I'm now marking the (already-end-of-body) Share42 JavaScript async to try to lower its priority (from medium to low in Chrome) and to ensure that nothing at all blocks waiting for it. With async the script does seem to get loaded later, and some images sooner, but nothing totally clear, and I fear that this may break something subtle for some browsers, eg by introducing a timing race.

I've also significantly pushed up the number of threads that Apache (worker) has waiting to service requests (MinSpareThreads, MaxSpareThreads, plus MaxClients), for when browsers open many concurrent connections, possibly amplified by sharding. This seems to be dealing with cases where one or two connections seemed to be blocked for hundreds of milliseconds, delaying final rendering. For some reason this effect seemed more pronounced on slow/mobile connections, which has been puzzling me. I suspect that although the connections were quickly accepted by Apache, it was not able to send content on some of them until others had completed. For example for Pingdom, testing from Australia, the site moves from the top half of all sites to the top 20%. This may also kill some of the spikes in download time seen by GSC. There is more to life than just TTFB to optimise for! I will have to keep an eye on memory use on my little RPi though.
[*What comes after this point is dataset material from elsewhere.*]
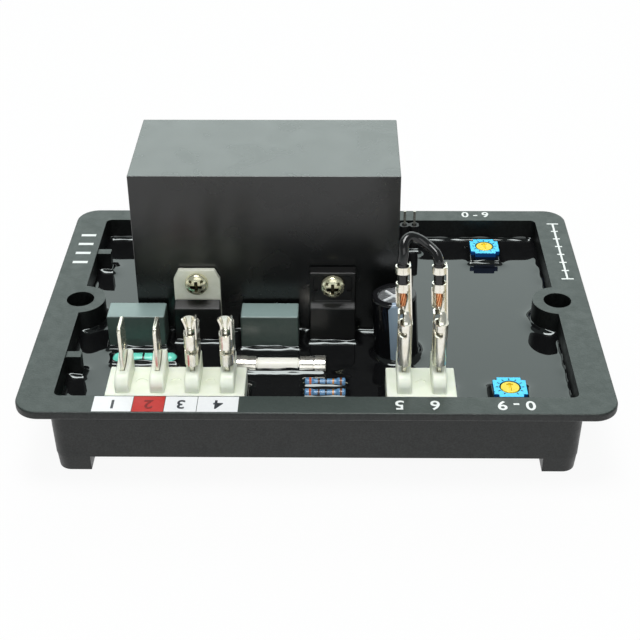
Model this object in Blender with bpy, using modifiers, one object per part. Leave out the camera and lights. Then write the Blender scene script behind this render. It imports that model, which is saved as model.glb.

2017/10/01: Rounded Corners

Time to visit the dark side again. Long after the fashion has been and gone, no doubt, I feel that it is time to knock the sharp corners off the hero images in the column display on the front page at least. (Indeed, after a bit of fiddling, I've applied this as a house image style to 'soften' all floats too.)

So I have applied a small amount of border-radius magic, which involved a new CCS class in the base CSS support, and some tweaking of the wrapper scripts. Yes, it's a little smoother, at very little increased page weight, maybe ~10s of bytes after compression, given the removal of most unused CSS by static analysis per-page.